Antonio Navarra kicked the ECHAM4 model with x2, x4 and x16 CO2. The x16 CO2 run produced a permanent El Nino-like state.

Philander talked further on the possibility of permanent El Nino conditions in a warmer climate, arguing that it has happened before 40-60 Million years ago. The ENSO variability is possible only where the thermocline is shallow enogh for winds to initiate feedback cycles. 60 Myr ago the thermocline was too deep for this to occur. Temperature and salinity effects are required to model this well.
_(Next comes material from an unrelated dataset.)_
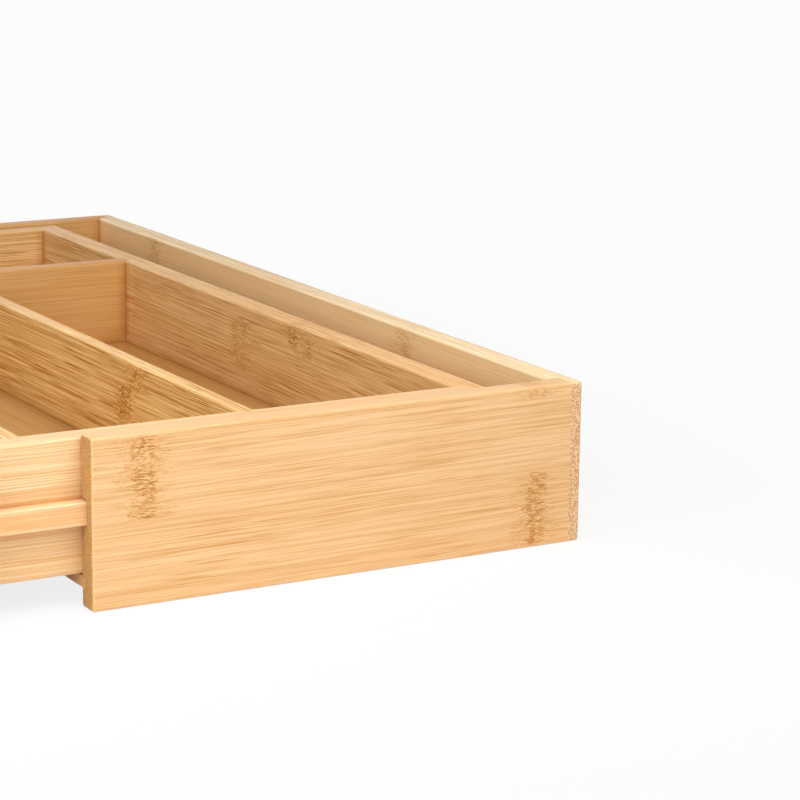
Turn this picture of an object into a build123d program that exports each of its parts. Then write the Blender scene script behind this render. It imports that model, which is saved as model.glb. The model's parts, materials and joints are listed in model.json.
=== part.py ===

Alex Hall presented some interesting surface albedo feedback experiments. The albedo feedback was suppressed by prescribing seasonally varying surface albedo's into the radiative component of the GCM code. Present day variability and climate change experiments were undertaken for control (feedback) case and no albedo feedback cases. (NB The snow feedback is complicated because the absorbed surface radiation is most sensitive to the occurence of fresh snow for clear-sky conditions for highest insolation.) The surface albedo feedback amplifies the surface air temperature variability, paricularly over the S. Ocean and N.Hemisphere land. In Spring surface temperature is important for snow due to melting. At other times, the surface air temperature shows little dependence on the surface albedo feedback. Warming at high lats is much smaller without the albedo feedback, although there remains some polar amplification of the surface temperature response due to Sensible Heat feedback. However, the tropics is also sensitive to the albedo feedback.

My talk can be found here.

The best (only) decent pubs can be found at the corner of Pine Street and E Ocean Boulevard (Rock Bottom Brewery) and on the Pacific Terrace Harbour (The Yard House). In my opinion, probably the worst thing to do is order meatballs from Georges "Greek" restaurant (although they do serve Mythos which enables you to wash down the dire cuisine!).